Wednesday, June 12, 2013

What is the fastest way to iterate over a Dictionary

hello and welcome to my first post, i hope many more will come after...

As a c# developer i use dictionary very often, it is one of the most popular generics that .Net has to offer.
The fact that dictionary has insertion, deletion and look-up in O(n) (on average) makes it suitable for almost every scenario and preferable collection by many programmers.

Most of the use i had with dictionary is to insert and delete items from a dictionary which is quite straight forward, but from time to time i needed to iterate over all the items i have in a dictionary and find something without knowing his key. To figure out what is the fastest approach for this i ran few tests that I'll show here and try to explain the results.

I used the dictionary to hold 100,000+ vertices, and i iterate over them very often (something sevral times per second) and that is why it was important for me to iterate over the as fast as possible.

I have a simple struct called cell
 
private struct Cell
{
    private int mX, mY;
    public Cell(int x, int y)
    {
        mX = x;
        mY = y;
    }
    public override string ToString()
    {
        return "(" + mX.ToString() + "," + mY.ToString() + ")";
    }
}

And i construct my dictionary as following
 
Dictionary < cell,string > myDictionary = new Dictionary < cell,string >();
for (int i = 0; i < 1000000; i++)
{
    Cell c = new Cell(i,i);
    myDictionary.Add(c, c.ToString());
}

First of all I will use the obvious approach to iterate over a dictionary which is "for each statement", while in each iteration i'm getting a reference to current value.
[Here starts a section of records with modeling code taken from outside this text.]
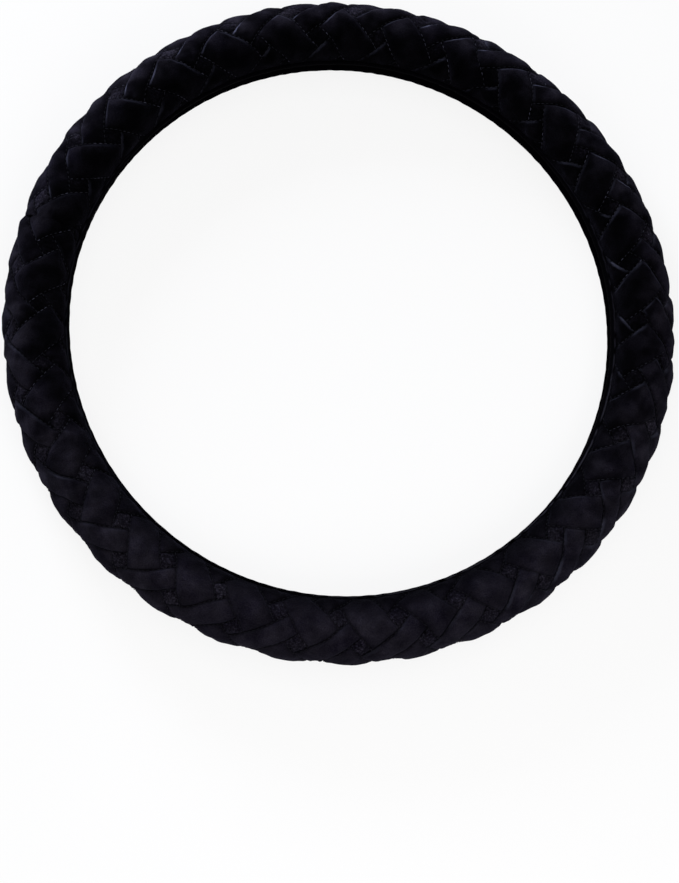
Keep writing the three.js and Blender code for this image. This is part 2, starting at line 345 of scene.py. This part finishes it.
def simulated(sheet, points):
    """The sheet after the velour has swollen between its sewn lines, with those lines held."""
    cloth = new_object("cloth_try", points * CLOTH_SCALE, sheet["faces"])
    pins = cloth.vertex_groups.new(name="pins")
    covered = np.abs(sheet["tube"]) > quilt_end(sheet["ring"])
    held = np.flatnonzero(sheet["seam"] | sheet["border"] | covered)
    pins.add(held.tolist(), 1.0, "REPLACE")
    cloth_mod = cloth.modifiers.new("cloth", "CLOTH")
    settings = cloth_mod.settings
    settings.quality = 6
    settings.mass = 0.3
    settings.tension_stiffness = 18
    settings.compression_stiffness = 12
    settings.shear_stiffness = 8
    settings.bending_stiffness = 0.6
    settings.tension_damping = 12
    settings.compression_damping = 12
    settings.shear_damping = 12
    settings.bending_damping = 1
    settings.air_damping = 3
    settings.shrink_min = -CLOTH_SPARE
    settings.use_pressure = True
    settings.uniform_pressure_force = CLOTH_PRESSURE
    settings.vertex_group_mass = "pins"
    settings.pin_stiffness = 50
    settings.effector_weights.gravity = 0
    cloth_mod.collision_settings.use_collision = False
    cloth_mod.point_cache.frame_start = 1
    cloth_mod.point_cache.frame_end = CLOTH_FRAMES
    for number in range(1, CLOTH_FRAMES + 1):
        bpy.context.scene.frame_set(number)
    shaped = vertices(cloth.evaluated_get(bpy.context.evaluated_depsgraph_get()))
    bpy.data.objects.remove(cloth, do_unlink=True)
    bpy.context.scene.frame_set(1)
    return shaped / CLOTH_SCALE


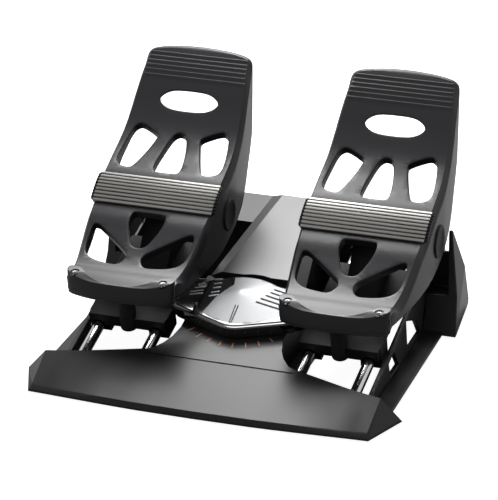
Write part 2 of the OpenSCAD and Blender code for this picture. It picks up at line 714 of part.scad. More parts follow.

I'm measuring the time it takes to iterate all over the dictionary using Stopwatch, which is high performance measurement class in .Net.

Simple foreach statement

double microsecPerTick = (1000d * 1000) / Stopwatch.Frequency;
Stopwatch totalTime = Stopwatch.StartNew();

string tempVar;
foreach (KeyValuePair < Cell,string > item in myDictionary)
{
    tempVar = item.Value;
}

totalTime.Stop();
Convert.ToString(totalTime.ElapsedTicks * microsecPerTick);

It ran about 42,000 micro sec, which is 42 mili sec or 0.042 sec which is pretty fast.
But we need to notice one problem on every iteration we construct a KeyValuePair which slows us down.

This is how the Dictionary Enumerator.Current works (ForEach uses it to iterate over the dictionary) :
 
object IEnumerator.Current
{
    get
    {
        if ((this.index == 0) || (this.index == (this.dictionary.count + 1)))
        {
            ThrowHelper.ThrowInvalidOperationException
                      (ExceptionResource.InvalidOperation_EnumOpCantHappen);
        }
        if (this.getEnumeratorRetType == 1)
        {
            return new DictionaryEntry(this.current.Key, this.current.Value);
        }
        return new KeyValuePair < Tkey,Tvalue >(this.current.Key, this.current.Value);
    }
}

As you can see, the enumerator constructs a new KeyValuePair (which we don't need) which is a waste of time, we get additional performance penalty because my key is a struct (which is value type) and the struct is being copied.

There is a faster way to iterate over the values of the dictionary, and it's pretty simple actually, instead of iterating on the <key,value> pairs, we can iterate only on the values by simply using the myDictionary.Values

string tempVar;
Dictionary<Cell, string>.ValueCollection values = myDictionary.Values;
foreach(string currentValue in values)
{
    tempVar = currentValue;
}

Because this code simply return a reference to each value, it runs 2 times faster, about 20,000 micro seconds.